Optional, the packing density, default set to 0.55

giveup

Optional, number of rejected proposals after which the algorithm should terminate, default set to 1000

messages

logical; if messages=TRUE, it prints the results objective function and the parameters at every phi iteration. Default is FALSE.

Value

An object of class "SDALGCP". The function summary.SDALGCPST is used to print a summary of the fitted model. The object is a list with the following components:

D: matrix of covariates.

y: the count, response observations.

m: offset

beta_opt: estimates of the fixed effects of the model.

sigma2_opt: estimates of the variance of the Gaussian process.

phi_opt: estimates of the scale parameter phi of the Gaussian process.
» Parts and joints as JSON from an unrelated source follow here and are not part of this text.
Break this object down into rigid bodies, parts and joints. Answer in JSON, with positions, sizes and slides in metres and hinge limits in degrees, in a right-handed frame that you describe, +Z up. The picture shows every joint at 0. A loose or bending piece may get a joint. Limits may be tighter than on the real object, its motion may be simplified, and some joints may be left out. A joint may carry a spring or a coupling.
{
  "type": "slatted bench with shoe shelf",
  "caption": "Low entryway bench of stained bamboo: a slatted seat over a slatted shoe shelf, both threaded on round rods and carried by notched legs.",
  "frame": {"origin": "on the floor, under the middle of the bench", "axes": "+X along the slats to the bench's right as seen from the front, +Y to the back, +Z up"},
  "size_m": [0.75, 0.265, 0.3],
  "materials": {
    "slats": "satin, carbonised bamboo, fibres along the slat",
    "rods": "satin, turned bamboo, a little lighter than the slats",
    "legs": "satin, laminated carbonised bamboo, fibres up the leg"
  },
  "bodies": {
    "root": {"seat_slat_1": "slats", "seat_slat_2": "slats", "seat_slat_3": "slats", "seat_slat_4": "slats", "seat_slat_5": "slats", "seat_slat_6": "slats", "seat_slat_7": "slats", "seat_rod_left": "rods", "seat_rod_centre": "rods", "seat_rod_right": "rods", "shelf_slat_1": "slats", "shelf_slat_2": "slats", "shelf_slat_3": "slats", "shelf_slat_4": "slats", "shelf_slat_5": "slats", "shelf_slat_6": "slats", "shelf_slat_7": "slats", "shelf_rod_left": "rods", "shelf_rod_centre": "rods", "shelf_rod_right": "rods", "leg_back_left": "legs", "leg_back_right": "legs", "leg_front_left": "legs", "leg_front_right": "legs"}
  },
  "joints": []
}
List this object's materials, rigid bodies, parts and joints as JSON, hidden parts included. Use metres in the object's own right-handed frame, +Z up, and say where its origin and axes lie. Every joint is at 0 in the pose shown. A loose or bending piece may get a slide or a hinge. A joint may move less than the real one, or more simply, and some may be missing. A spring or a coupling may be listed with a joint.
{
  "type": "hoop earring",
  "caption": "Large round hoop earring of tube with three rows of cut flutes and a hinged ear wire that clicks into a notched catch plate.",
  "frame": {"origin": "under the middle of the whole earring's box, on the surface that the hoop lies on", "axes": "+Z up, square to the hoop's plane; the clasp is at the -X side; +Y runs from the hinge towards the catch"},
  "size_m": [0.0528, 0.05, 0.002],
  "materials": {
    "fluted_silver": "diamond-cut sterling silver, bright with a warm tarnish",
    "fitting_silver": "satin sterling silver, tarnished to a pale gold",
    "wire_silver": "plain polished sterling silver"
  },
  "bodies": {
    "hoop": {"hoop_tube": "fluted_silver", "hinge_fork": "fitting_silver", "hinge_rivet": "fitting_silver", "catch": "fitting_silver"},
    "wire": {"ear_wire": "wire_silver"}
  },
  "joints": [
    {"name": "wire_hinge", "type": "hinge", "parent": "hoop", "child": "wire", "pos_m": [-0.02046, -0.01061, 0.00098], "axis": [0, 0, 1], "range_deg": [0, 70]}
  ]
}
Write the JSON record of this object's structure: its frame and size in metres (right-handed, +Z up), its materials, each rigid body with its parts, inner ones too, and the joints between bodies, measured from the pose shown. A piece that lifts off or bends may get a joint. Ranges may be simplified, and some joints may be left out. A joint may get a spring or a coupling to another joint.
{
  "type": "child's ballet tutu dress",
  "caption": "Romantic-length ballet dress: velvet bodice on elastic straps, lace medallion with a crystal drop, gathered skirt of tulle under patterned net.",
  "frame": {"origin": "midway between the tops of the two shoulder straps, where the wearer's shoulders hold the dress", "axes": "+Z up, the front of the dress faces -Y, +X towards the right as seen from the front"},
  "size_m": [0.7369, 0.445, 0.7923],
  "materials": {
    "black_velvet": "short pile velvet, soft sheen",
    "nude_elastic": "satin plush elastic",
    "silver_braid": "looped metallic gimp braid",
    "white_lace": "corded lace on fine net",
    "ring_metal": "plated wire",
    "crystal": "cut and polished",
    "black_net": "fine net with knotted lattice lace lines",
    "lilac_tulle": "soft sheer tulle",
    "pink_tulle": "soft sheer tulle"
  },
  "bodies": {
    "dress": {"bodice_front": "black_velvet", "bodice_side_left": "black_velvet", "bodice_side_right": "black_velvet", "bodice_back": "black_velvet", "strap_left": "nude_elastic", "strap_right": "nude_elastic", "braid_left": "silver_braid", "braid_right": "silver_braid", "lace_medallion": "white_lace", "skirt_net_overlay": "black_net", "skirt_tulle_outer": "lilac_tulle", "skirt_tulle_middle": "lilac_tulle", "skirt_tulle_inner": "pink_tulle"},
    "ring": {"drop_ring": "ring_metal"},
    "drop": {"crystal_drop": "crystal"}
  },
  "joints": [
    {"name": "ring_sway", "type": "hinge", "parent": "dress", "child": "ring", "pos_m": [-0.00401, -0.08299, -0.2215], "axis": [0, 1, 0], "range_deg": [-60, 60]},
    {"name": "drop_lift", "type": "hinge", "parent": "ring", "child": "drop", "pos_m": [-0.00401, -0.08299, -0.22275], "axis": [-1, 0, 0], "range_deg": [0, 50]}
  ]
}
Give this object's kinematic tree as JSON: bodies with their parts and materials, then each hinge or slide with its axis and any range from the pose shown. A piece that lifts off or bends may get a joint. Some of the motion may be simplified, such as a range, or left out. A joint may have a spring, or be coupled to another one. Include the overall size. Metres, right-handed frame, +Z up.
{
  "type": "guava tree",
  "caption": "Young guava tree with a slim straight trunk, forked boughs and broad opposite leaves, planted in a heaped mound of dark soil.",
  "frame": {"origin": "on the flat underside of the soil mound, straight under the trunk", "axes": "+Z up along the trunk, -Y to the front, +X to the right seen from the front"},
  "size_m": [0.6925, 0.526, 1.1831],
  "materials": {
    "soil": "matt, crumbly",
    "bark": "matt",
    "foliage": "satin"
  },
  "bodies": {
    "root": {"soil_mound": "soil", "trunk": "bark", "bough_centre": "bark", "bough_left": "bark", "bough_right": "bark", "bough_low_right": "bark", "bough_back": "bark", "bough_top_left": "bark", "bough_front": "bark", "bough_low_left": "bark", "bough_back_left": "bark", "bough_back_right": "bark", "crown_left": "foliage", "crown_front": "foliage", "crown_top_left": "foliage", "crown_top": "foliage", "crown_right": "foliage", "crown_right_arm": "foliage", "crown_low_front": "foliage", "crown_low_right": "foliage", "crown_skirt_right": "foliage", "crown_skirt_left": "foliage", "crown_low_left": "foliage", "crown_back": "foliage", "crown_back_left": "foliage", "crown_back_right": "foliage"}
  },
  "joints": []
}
cov: covariance matrix of the MCML estimates.

Sigma_mat_opt: covariance matrix of the Gaussian process that corresponds to the optimal value

llike_val_opt: maximum value of the log-likelihood.

mu: mean of the linear predictor

all_para: the entire estimates for the different values of phi.

all_cov: the entire covariance matrix of the estimates for the different values of phi.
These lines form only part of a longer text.